After all, the point of these things is the ambiguity - that these stories, like poetry, say more in saying less. We learn more, experience more, by wondering ourselves if he is human. The defining elements of humanity were of concern to Philip K. Dick: what makes us human? Why do we have no good, definitive answers to that question? Why do we often not meet our own standards for humanity? - and he spent much of his writing career preoccupied with those and similar issues. The formats for these explorations were very imaginitive, but the important unifying element was the matter of doubt - which can move a story along with the paranoia and xenophobia that is inherent in our culture, but also forces us to tackle the question in a meaningful way, to really confront the issues.

If it were meant to be so black and white, he would just have written an essay.

So, why spoil the fun? And why now, after decades have passed? There are a few theories:

  • Scott wanted to settle a longstanding grudge with Ford over the issue. (During the making of the movie, Ford pushed hard for Deckard to be more human, or at least to obscure the evidence - this was arguably good drama, but at the time it could have been seen as egotistical on his part.)
  • He was having a bad day/hung over/was annoyed with the reporter, and did it on a whim.
  • He did it to intentionally mock the people who've been obsessing over and debating the question all these years - whose often terminal pedantry would have remained comfortably hidden from him, but for the wonders of the internet.

The answer, at least for me, lies in the way the film was marketed. Harrison Ford was not the only one pushing for Deckard to be more human, and to be a hero of sorts, despite the depressing scenery. So did the initial test audiences, who reacted strongly, not only to the confusing storyline (IMHO, I'm putting that one down to low intelligence in the audience, who were probably expecting a "wham-bang let's kill some fucking androids" movie), but to the whole idea that the hero they'd been cheering for all along was really one of the "enemy". A replicant.
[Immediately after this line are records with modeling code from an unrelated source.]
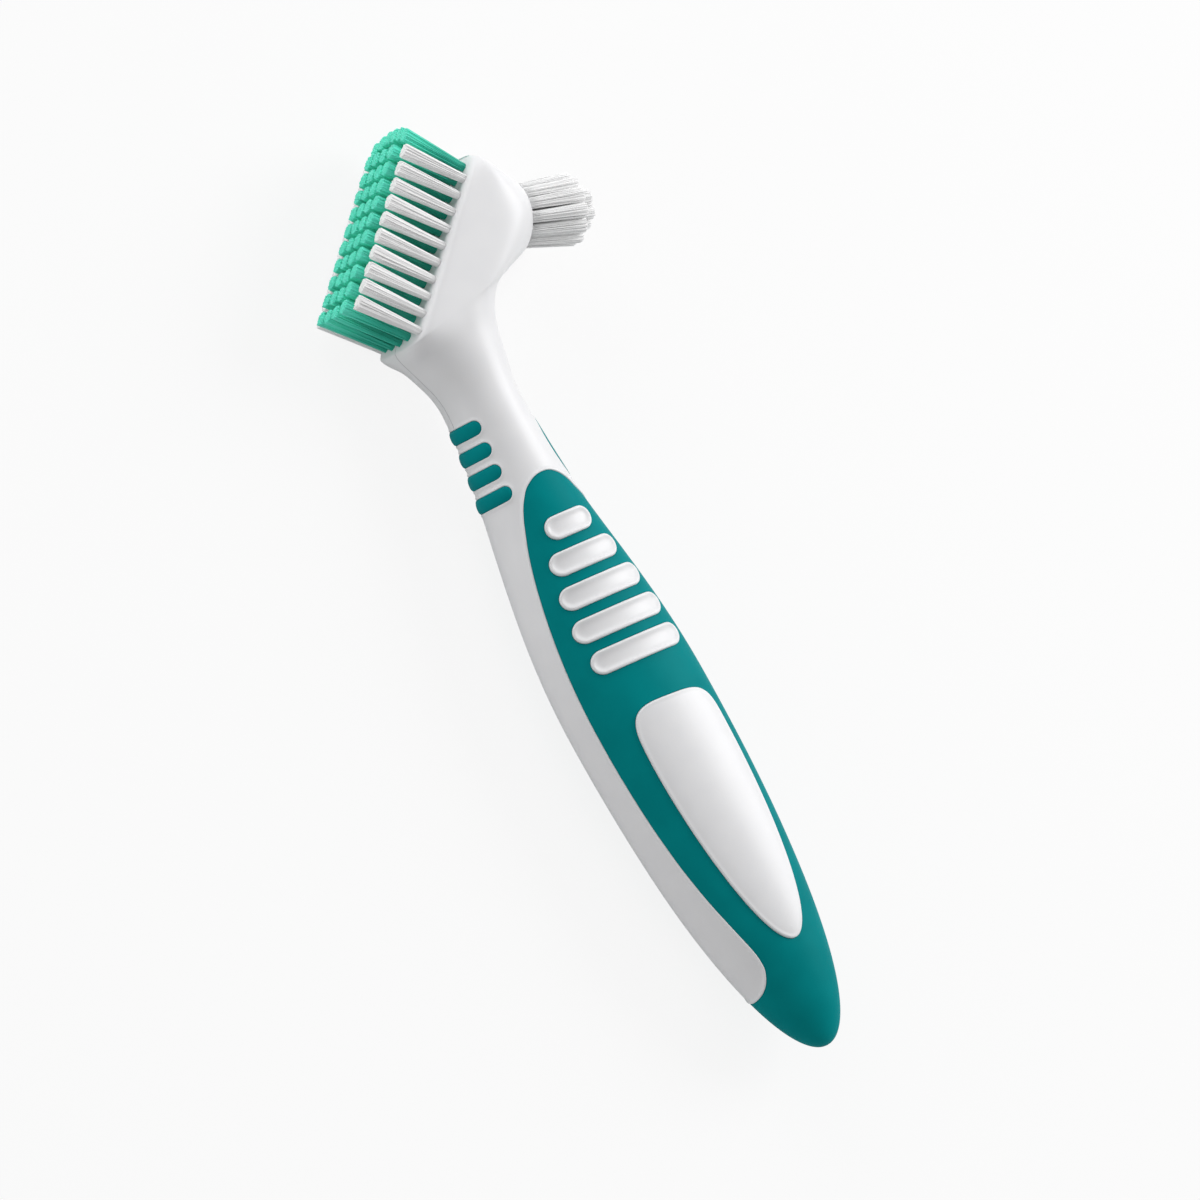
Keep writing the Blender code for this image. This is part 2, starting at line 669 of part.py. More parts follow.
def lip_steps(reach):
    """The pocket's wall at the lip, which steps from row to row, from the rear to the front."""
    steps = []
    for row in range(GREEN_ROWS + 1, 0, -1):
        here, after = lip_run(row), lip_run(row - 1)
        level = (row_place(row) + row_place(row - 1)) / 2
        if abs(after - here) > SAME:
            level += GAP / 2 if after < here else -GAP / 2
            steps += [Vector((reach + here, level)), Vector((reach + after, level))]
    return steps


def slice_corner(side, edge, reach, level, cut):
    """A corner of the backing, cut off at 45 degrees, counter-clockwise."""
    pair = [Vector((side * reach, level - edge * cut)), Vector((side * (reach - cut), level))]
    return pair if side * edge > 0 else pair[::-1]


def row_slice(row):
    across = row_place(row)
    half = (ROW_PITCH - GAP) / 2
    outline = []
    for side, edge in ((-1, -1), (1, -1), (1, 1), (-1, 1)):
        level = across + edge * half
        reach = row_reach + (lip_run(row) if side > 0 else 0.0)
        if abs(level) > field_half:
            outline += slice_corner(side, edge, reach, level, SLICE_CORNER)
        else:
            outline.append(Vector((side * reach, level)))
    return outline


def row_place(row):
    """Distance of a row from the parting plane: the first row is the front one."""
    return field_half - ROW_PITCH * row


def pocket_outline():
    """Opening in the platform that holds every slice, counter-clockwise."""
    reach = row_reach + GAP
    half = field_half + (ROW_PITCH + GAP) / 2
    cut = SLICE_CORNER + GAP * (2 - sqrt(2))
    top = end_slice(GAP)
    top[0].x = top[-1].x = -reach
    return [*slice_corner(1, -1, reach, -half, cut), *lip_steps(reach),
            *slice_corner(1, 1, reach, half, cut), *slice_corner(-1, 1, reach, half, cut), *top,
            *slice_corner(-1, -1, reach, -half, cut)]


def make_head_cutters(root):
    frame = add_frame("large_brush_frame", platform_matrix(), root)
    small = add_frame("small_brush_frame", boss_matrix(), root)
    wide = [Vector((x * REACH, y * REACH)) for x, y in ((-1, -1), (1, -1), (1, 1), (-1, 1))]
    level = add_object("platform_cutter", prism("platform_cutter", [wide], 0.0, REACH),
                       parent=frame, tool=True)
    pocket = add_object("tuft_pocket", prism("tuft_pocket", [pocket_outline()], -SLICE_DEPTH - GAP, SINK),
                        parent=frame, tool=True)
    outer = SMALL_RINGS[-1][1] + SMALL_TUFT_ROOT / 2 + GAP
    round_well = prism("small_pocket", [circle(outer + GAP, 28)], -SLICE_DEPTH - GAP, SINK)
    well = add_object("small_pocket", round_well, parent=small, tool=True)
    base = HANDLE_LENGTH + SINK
    cheek = [Vector((-REACH, base)), Vector((REACH, base)), Vector((REACH, base + REACH)),
             Vector((-REACH, base + REACH))]
    half = HEAD_THICKNESS / 2
    front = add_object("front_cheek", prism("front_cheek", [cheek], half, REACH), parent=root, tool=True)
    back = add_object("back_cheek", prism("back_cheek", [cheek], -REACH, -half), parent=root, tool=True)
    return level, pocket, well, front, back


# Tufts

def add_strand(bm, foot, tip, foot_size, tip_size, turn):
    """A tapering three-sided strand from foot to tip, of about the width given for each."""
    rings = []
    for centre, size in ((foot, foot_size), (tip, tip_size)):
        ring = []
        for k in range(3):
            angle = turn + 2 * pi * k / 3
            ring.append(centre + Vector((cos(angle), sin(angle), 0)) * size * STRAND_CORNER)
        rings.append(ring)
    add_loft(bm, rings)


def add_tuft(bm, spot, lean, length, root_size, tip_size, strand_root, strand_tip):
    """Five strands that leave a narrow root and flare: one in the middle and four round it."""
    foot_level = -SLICE_DEPTH / 2
    for k in range(STRANDS):
        angle = pi / 4 + pi / 2 * k
        reach = 0.0 if k == STRANDS - 1 else 1.0
        offset = Vector((cos(angle), sin(angle), 0)) * reach
        foot = Vector((spot.x, spot.y, foot_level)) + offset * (root_size / 2 - strand_root / 2)
        head = Vector((spot.x + lean.x, spot.y + lean.y, length))
        head += offset * (tip_size / 2 - strand_tip * TIP_INSET)
        add_strand(bm, foot, head, strand_root, strand_tip, angle)


def make_bristles(name, outlines, tufts, sizes, look, frame):
    """A slice of the backing with its tufts. tufts holds (spot, lean, length) of each."""
    bm = bmesh.new()
    for spot, lean, length in tufts:
        add_tuft(bm, spot, lean, length, *sizes)
    strands = add_object(f"{name}_strands", finish(bm, f"{name}_strands"), parent=frame, tool=True)
    backing = add_object(name, prism(name, outlines, -SLICE_DEPTH, 0.0), look, frame)
    boolean(backing, strands, "UNION")
    return backing


def make_large_brush(white, green, frame):
    sizes = (TUFT_ROOT, TUFT_TIP, STRAND_ROOT, STRAND_TIP)
    still = Vector((0, 0))
    for row in range(GREEN_ROWS + 2):
        outer = row in (0, GREEN_ROWS + 1)
        name = f"green_row_{row}"
        if outer:
            name = "white_row_front" if row == 0 else "white_row_rear"
        length = WHITE_LENGTH if outer else GREEN_LENGTH
        tufts = []
        for k in range(TUFTS_PER_ROW):
            run = lip_run(row) * (k / (TUFTS_PER_ROW - 1)) ** LIP_SPREAD
            tufts.append((Vector((TUFT_PITCH * k - row_half + run, row_place(row))), still, length))
        make_bristles(name, [row_slice(row)], tufts, sizes, white if outer else green, frame)
    tufts = [(spot, still, GREEN_LENGTH) for spot in end_spots()]
    make_bristles("green_end_top", [end_slice()], tufts, sizes, green, frame)


def make_small_brush(white, frame):
    """An inner cluster and an outer ring of tufts, each on its own slice, with a domed trim."""
    sizes = (SMALL_TUFT_ROOT, SMALL_TUFT_TIP, SMALL_STRAND_ROOT, SMALL_STRAND_TIP)
    edge = SMALL_RINGS[-1][1]
    groups = ([], [])
    for index, (count, radius) in enumerate(SMALL_RINGS):
        for k in range(count):
            angle = 2 * pi * (k + 0.5 * (index == 2)) / count
            spot = Vector((radius * cos(angle), radius * sin(angle)))
            length = SMALL_LENGTH - (SMALL_LENGTH - SMALL_EDGE_LENGTH) * (radius / edge) ** 2
            groups[index == 2].append((spot, spot * SMALL_LEAN, length))
    split = (SMALL_RINGS[1][1] + SMALL_RINGS[2][1]) / 2
    outer = edge + SMALL_TUFT_ROOT / 2 + GAP
    make_bristles("small_tufts_inner", [circle(split - GAP / 2, 24)], groups[0], sizes, white, frame)
    ring = make_bristles("small_tufts_outer", [circle(outer, 28)], groups[1], sizes, white, frame)
    bore = prism("small_ring_bore", [circle(split + GAP / 2, 24)], -REACH / 8, SINK / 2)
    hole = add_object("small_ring_bore", bore, parent=frame, tool=True)
    boolean(ring, hole, "DIFFERENCE")


# Seating

def seat(root):
    """Moves everything so that the lowest point is at z = 0, under the middle of the outer box."""
    bpy.context.view_layer.update()
    graph = bpy.context.evaluated_depsgraph_get()
    low = Vector((1, 1, 1))
    high = -low
    for item in bpy.data.objects:
        if item.type != "MESH" or item.hide_render:
            continue
        shaped = item.evaluated_get(graph)
        for corner in shaped.to_mesh().vertices:
            point = shaped.matrix_world @ corner.co
            low = Vector(min(a, b) for a, b in zip(low, point))
            high = Vector(max(a, b) for a, b in zip(high, point))
        shaped.to_mesh_clear()
    root.location = (-(low.x + high.x) / 2, -(low.y + high.y) / 2, -low.z)


def main():
    clear_scene()
    white = material("white_plastic", (0.90, 0.90, 0.91), 0.28)
    teal = material("teal_rubber", (0.002, 0.245, 0.262), 0.42)
    bristle_white = material("white_bristle", (0.93, 0.93, 0.93), 0.45)
    bristle_green = material("green_bristle", (0.075, 0.52, 0.35), 0.40)
    root = bpy.data.objects.new("denture_brush", None)
    bpy.context.scene.collection.objects.link(root)
    make_core(white, root)
    make_grip(teal, root)
    make_ribs(teal, root)
    make_side_pad(teal, root)
    make_large_brush(bristle_white, bristle_green, bpy.data.objects["large_brush_frame"])
    make_small_brush(bristle_white, bpy.data.objects["small_brush_frame"])
    seat(root)


main()
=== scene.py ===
# Denture brush: fine shapes, finishes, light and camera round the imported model.
# The drawing's axes: y runs from the tail to the head, -x to the large brush, +z out of the front.
import math

import bmesh
import bpy
import numpy as np
from mathutils import Matrix, Vector
from mathutils.geometry import delaunay_2d_cdt


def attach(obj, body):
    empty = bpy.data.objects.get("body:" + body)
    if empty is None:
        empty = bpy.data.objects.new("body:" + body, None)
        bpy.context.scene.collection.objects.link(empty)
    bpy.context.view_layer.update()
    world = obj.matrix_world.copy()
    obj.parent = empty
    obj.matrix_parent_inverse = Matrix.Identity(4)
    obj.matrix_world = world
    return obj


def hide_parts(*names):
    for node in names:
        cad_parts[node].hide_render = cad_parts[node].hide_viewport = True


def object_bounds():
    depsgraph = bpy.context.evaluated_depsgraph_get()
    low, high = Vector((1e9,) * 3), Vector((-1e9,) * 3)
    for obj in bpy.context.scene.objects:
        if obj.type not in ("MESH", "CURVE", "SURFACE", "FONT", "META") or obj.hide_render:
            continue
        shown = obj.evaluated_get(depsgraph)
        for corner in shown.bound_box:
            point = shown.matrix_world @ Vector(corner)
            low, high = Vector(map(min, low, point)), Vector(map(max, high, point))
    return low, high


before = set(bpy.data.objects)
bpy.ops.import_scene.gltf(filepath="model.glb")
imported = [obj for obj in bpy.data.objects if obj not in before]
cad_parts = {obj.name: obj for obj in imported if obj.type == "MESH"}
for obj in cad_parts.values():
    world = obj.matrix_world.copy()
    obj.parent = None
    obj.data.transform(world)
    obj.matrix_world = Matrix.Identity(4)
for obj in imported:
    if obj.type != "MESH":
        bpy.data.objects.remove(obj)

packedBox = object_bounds()
mm = 0.001
seat = np.array((-8.36, -88.098, 9.35)) * mm  # the tail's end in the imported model

print("stage: frame loaded,", len(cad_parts), "nodes")


# Small curve helpers

def ease(t):
    return (1 - np.cos(np.pi * np.clip(t, 0, 1))) / 2


def through(knots, t):  # smooth curve through (t, value) knots, without overshoot
    if t <= knots[0][0]:
        return knots[0][1]
    if t >= knots[-1][0]:
        return knots[-1][1]
    slopes = [(b[1] - a[1]) / (b[0] - a[0]) for a, b in zip(knots, knots[1:])]
    tangents = [slopes[0]]
    for before, after in zip(slopes, slopes[1:]):
        tangents.append(0.0 if before * after <= 0 else 2 * before * after / (before + after))
    tangents.append(slopes[-1])
    for i, (a, b) in enumerate(zip(knots, knots[1:])):
        if t <= b[0]:
            span = b[0] - a[0]
            s = (t - a[0]) / span
            return (a[1] * (1 + 2 * s) * (1 - s) ** 2 + b[1] * s * s * (3 - 2 * s)
                    + span * (tangents[i] * s * (1 - s) ** 2 - tangents[i + 1] * s * s * (1 - s)))


def catmull(points, steps):  # smooth curve through rows of numbers, with some steps in each span
    points = [np.asarray(p, float) for p in points]
    padded = [2 * points[0] - points[1], *points, 2 * points[-1] - points[-2]]
    curve = []
    for a, b, c, d in zip(padded, padded[1:], padded[2:], padded[3:]):
        for k in range(steps):
            t = k / steps
            curve.append(0.5 * (2 * b + (c - a) * t + (2 * a - 5 * b + 4 * c - d) * t * t
                                + (3 * b - a - 3 * c + d) * t ** 3))
    return np.array(curve + [points[-1]])


def runs(points):  # length of a line up to each of its points
    return np.concatenate(([0], np.cumsum(np.linalg.norm(np.diff(points, axis=0), axis=1))))


def spread(line, lengths, count):  # the same line in count steps of even length
    marks = np.linspace(0, lengths[-1], count + 1)
    return np.stack([np.interp(marks, lengths, line[:, k]) for k in range(line.shape[1])], axis=1)


def evenly(points, step):  # the same line with points an even step apart
    points = np.asarray(points, float)
    lengths = runs(points)
    return spread(points, lengths, max(2, int(round(lengths[-1] / step))))


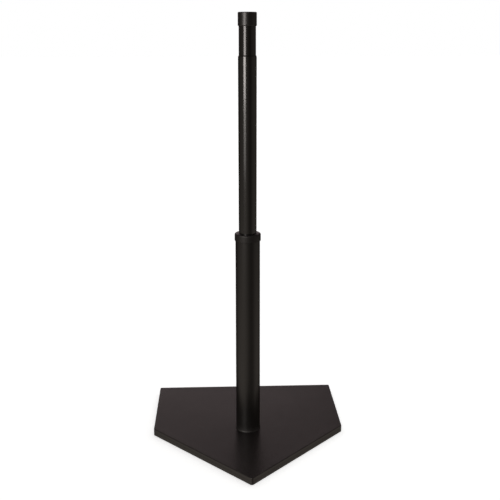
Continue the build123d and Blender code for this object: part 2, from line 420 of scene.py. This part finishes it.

They were treated to what is now known as the Director's Cut of the film. After the intensely poor reactions of the audience (whom I'd still like to hunt down with something sharp and deadly), the studio forced Ridley Scott to cut out the scenes that would imply Deckard's mechanical nature, and tack on a "happy ending". Also, to alleviate the problems of slow audiences not keeping up with the plot, explanatory voice overs were added (by an extremely non-enthusiastic Ford, who - in a flash of common sense - deemed this particular addition idiotic).

One of the principal scenes cut was the (in)famous unicorn scene. At some point during the movie, Deckard dreams of a unicorn. At the end, Gaff leaves an origami unicorn in front of Deckard's apartment, just as he is about to run away with Rachael. (Deckard never told Gaff about his dreams, and yet he knows anyway - because Gaff knew from the start about Deck's true identity.)

The unicorn, to me, is what gives it all away. This is also why the Theatrical Version and the Director's Cut are a gnats wing from being two completely different movies. The Theatrical feature is the story of a simple good-versus-evil battle, where the hero wins, gets the girl, and all ends well. The Director's Cut movie, however, stays more true to the original premise of raindrenched depression and the question of identity - only to find out, at the end, that our hero is not what he seems to be at all, and that he'll be dead in less than four years.

Interestingly enough, the computer game based on the movie deals with the issue in a rather novel way. Upon starting the game, it randomly chooses whether or not the protagonist will turn out to be a replicant (as well as several other important characters in the game). Thusly, to see all the endings, you'd have to start over completely from scratch at least once.